THE CITY AND THE CITY
Un film trop conceptuel, mais éprouvant
La montée de l’antisémitisme et le traitement des juifs dans la ville grecque de Thessalonique, de 1931 aux lendemains de la Seconde Guerre Mondiale, jusqu’à la ville d’aujourd’hui…
En sortant de la projection de "The City and the City", le moins que l’on puisse dire, c’est que malgré sa construction non linéaire et ses nombreuses digressions, ce film aura réussi à faire ressentir au spectateur un réel malaise face aux traitements humiliants infligés aux juifs à partir de 1931, date ou semble commencer ces exactions avec l’afflux de réfugiés chrétiens, juifs et d’autres minorités. Alternant entre noir et blanc et couleur, mais aussi entre images de l’époque et reconstituons, Christos Passalis et Syllas Tzoumerkas (auteurs de "The Miracle of the Sargasso Sea") composent des plans troublants, où la focale se fait parfois sur le centre de l’image ou dans un angle en particulier, et use de superpositions de moments joyeux (une danse dans les marais) et de sons annonçant un autre destin (le message indiquant la ségrégation entre juifs et autres habitants).
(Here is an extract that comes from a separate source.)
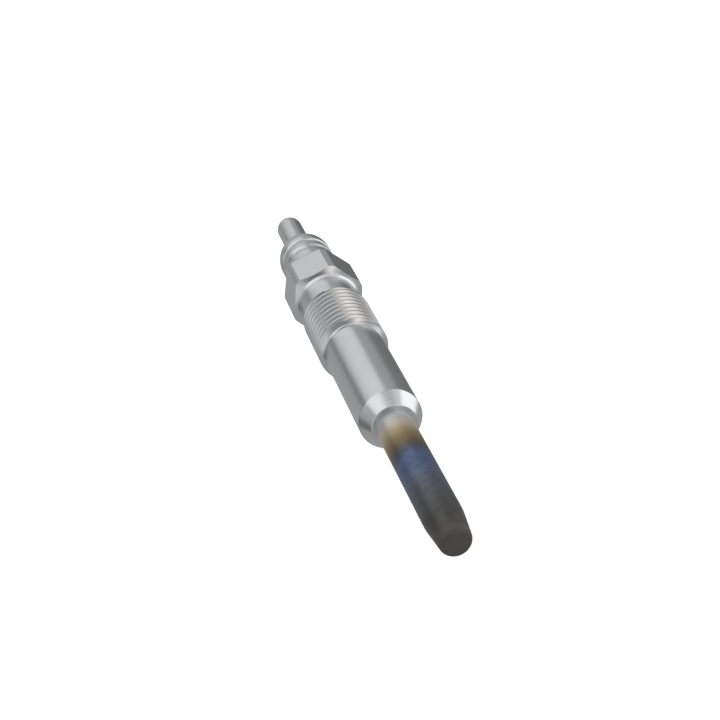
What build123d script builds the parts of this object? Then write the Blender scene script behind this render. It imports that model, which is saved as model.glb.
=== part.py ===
from build123d import *
from math import acos, cos, degrees, sin, sqrt
import os

# Diesel glow plug, in millimetres. The plug lies along Y: the heated tip points to -Y, the
# terminal pin to +Y, and one flat of the hexagon faces down. The origin is on the plug's axis,
# at the edge where the plain shank meets the sealing cone.

# Body: a single turned piece with an M10 thread. Each step is the change of radius to the next
# part of the body, which makes the shank 8.5 mm and the hexagon 10 mm across its flats.
thread_crest_d = 9.85
thread_length = 11.65
thread_depth = 0.675
shank_length = 20.25
cone_length = 2.4
nose_wall = 0.6
neck_depth = 0.625
neck_length = 5.9
neck_flare_length = 0.55
neck_flare_height = 0.4
neck_flare_bend = 0.8
hex_height = 0.7
hex_length = 7.6
corner_height = 0.517
hex_face_inset = 0.15
front_chamfer_slope = 0.95
rear_chamfer_slope = 0.3
collar_depth = 0.95
collar_length = 6.3
edge_break = 0.15

# Crimp groove rolled into the collar round the gasket
groove_width = 1.7
groove_depth = 0.18
groove_from_end = 1.5

# Bores of the body
rod_air_gap = 0.7
gasket_width = 1.6
gasket_bore_depth = 7.0
press_bore_relief = 0.5

# Glow tube: a thin sheath, closed and tapered at the tip, pressed into the shank
tube_d = 5.0
tube_wall = 0.6
tube_reach = 31.1
tube_in_body = 21.5
taper_depth = 0.52
tip_taper_length = 5.1
tip_rounding = 0.4
tip_thickness = 1.0

# Connecting rod from the control coil to the terminal pin, with powder round it in the tube
powder_wall = 0.6
spigot_depth = 0.55
rod_spigot_length = 5.5
rod_chamfer = 0.2

# Heating and control coils, wound from wire on one diameter and welded end to end
wire_d = 0.36
coil_gap = 0.02
heating_turns = 9
heating_pitch = 1.0
control_turns = 9.5
control_pitch = 1.3
weld_gap = 0.02
coil_on_spigot = 3.2

# Heater seal in the open end of the tube
tube_seal_length = 3.0

# Gasket of two rings at the bottom of the gasket bore
backing_ring_length = 1.2
gasket_length = 1.8
gasket_corner = 0.4

# Insulating washer with a sleeve that reaches down to the gasket
washer_inset = 0.05
washer_thickness = 1.25
washer_edge = 0.2
sleeve_clearance = 0.05

# Terminal: crowned flange and push-on pin in one piece, 4 mm across the pin
flange_overhang = 0.05
flange_land = 0.95
flange_crown_r = 7.0
crown_inset = 0.7
flange_edge = 0.25
pin_wall = 0.7
pin_length = 12.15
pin_fillet = 0.3
rod_in_terminal = 8.7
socket_relief = 0.3

# Diameters, from the thread for the body and from the tube for what lies inside
shank_d = thread_crest_d - 2 * thread_depth
neck_d = thread_crest_d - 2 * neck_depth
flare_d = neck_d + 2 * neck_flare_height
hex_flats = neck_d + 2 * hex_height
hex_corners_d = hex_flats + 2 * corner_height
hex_face_d = hex_flats - 2 * hex_face_inset
collar_d = hex_flats - 2 * collar_depth
nose_d = tube_d + 2 * nose_wall
tube_inner_d = tube_d - 2 * tube_wall
tip_d = tube_d - 2 * taper_depth
tip_inner_d = tip_d - 2 * tube_wall
rod_d = tube_inner_d - 2 * powder_wall
rod_spigot_d = rod_d - 2 * spigot_depth
rod_passage_d = rod_d + 2 * rod_air_gap
gasket_bore_d = rod_d + 2 * gasket_width
washer_d = collar_d - 2 * washer_inset
flange_d = washer_d + 2 * flange_overhang
flange_top_d = flange_d - 2 * crown_inset
pin_d = rod_d + 2 * pin_wall

# Stations along the axis, from the tip to the pin
nose_y = -cone_length
shank_end = shank_length
thread_end = shank_end + thread_length
hex_front = thread_end + neck_length
hex_rear = hex_front + hex_length
collar_end = hex_rear + collar_length
washer_end = collar_end + washer_thickness
crown_start = washer_end + flange_land
crown_angle = acos(1 - crown_inset / flange_crown_r)
crown_end = crown_start + flange_crown_r * sin(crown_angle)
flange_top = crown_end + flange_edge
pin_end = flange_top + pin_length
gasket_floor = collar_end - gasket_bore_depth
gasket_front = gasket_floor + backing_ring_length
gasket_rear = gasket_front + gasket_length
rod_end = washer_end + rod_in_terminal
tip_inside = -tube_reach + tip_thickness
taper_start = -tube_reach + tip_rounding + tip_taper_length
seal_front = tube_in_body - tube_seal_length

# Where the coils lie: the control coil grips the rod's spigot
coil_r = rod_spigot_d / 2 + coil_gap + wire_d / 2
heating_front = tip_inside + wire_d / 2
coil_joint = heating_front + heating_turns * heating_pitch
control_rear = coil_joint + control_turns * control_pitch
joint_angle = 360 * heating_turns + degrees(weld_gap / coil_r)
rod_front = control_rear - coil_on_spigot
rod_shoulder = rod_front + rod_spigot_length


def turned(*corners):
    """Solid of revolution about Y.

    Each corner is (diameter, place along Y), and a corner that isn't sharp adds
    fillet or chamfer and its size.
    """
    points = [(diameter / 2, y) for diameter, y, *_ in corners]
    section = make_face(Polyline(*points, close=True))
    for point, (_, _, *edge) in zip(points, corners):
        if edge:
            finish, amount = edge
            vertex = section.vertices().sort_by_distance(point)[0]
            section = finish(vertex, amount)
    return revolve(section, Axis.Y)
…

Montrant que la violence ne s’est malheureusement pas arrêtée avec la guerre (une partie de l’université a notamment été construite en 1950 sur le cimetière juif), les réalisateurs posent la question de la mémoire et de la volonté officielle d’en effacer les traces. Du ghetto de 1943, on passe ainsi dans un apparent désordre à des exécutions sommaires dans les marais, jusqu’à aborder le « retour » des exilés, la tentation de la vengeance pure et simple, et la mission qui encore aujourd’hui répertorie les propriétés juives spoilées. Mais le plus marquant, au delà des chiffres alarmants (99% de la population juive éliminée, entre 300 et 500 000 morts sous l’occupation), restera sans doute ces plans d’un terrain vague (le Liberty Square) séparé par un mur d’enceinte de la circulation actuelle en bord de mer, dans lesquels sont passées en revue différentes méthodes de tortures, montrant à la fois la volonté d’avilissement et de dégradation d’êtres considérés comme des jouets et non des humains. Des scènes à la limite du soutenable, mais que la reconstitution, mêlée à quelques photos de l’époque, rend encore plus fortes.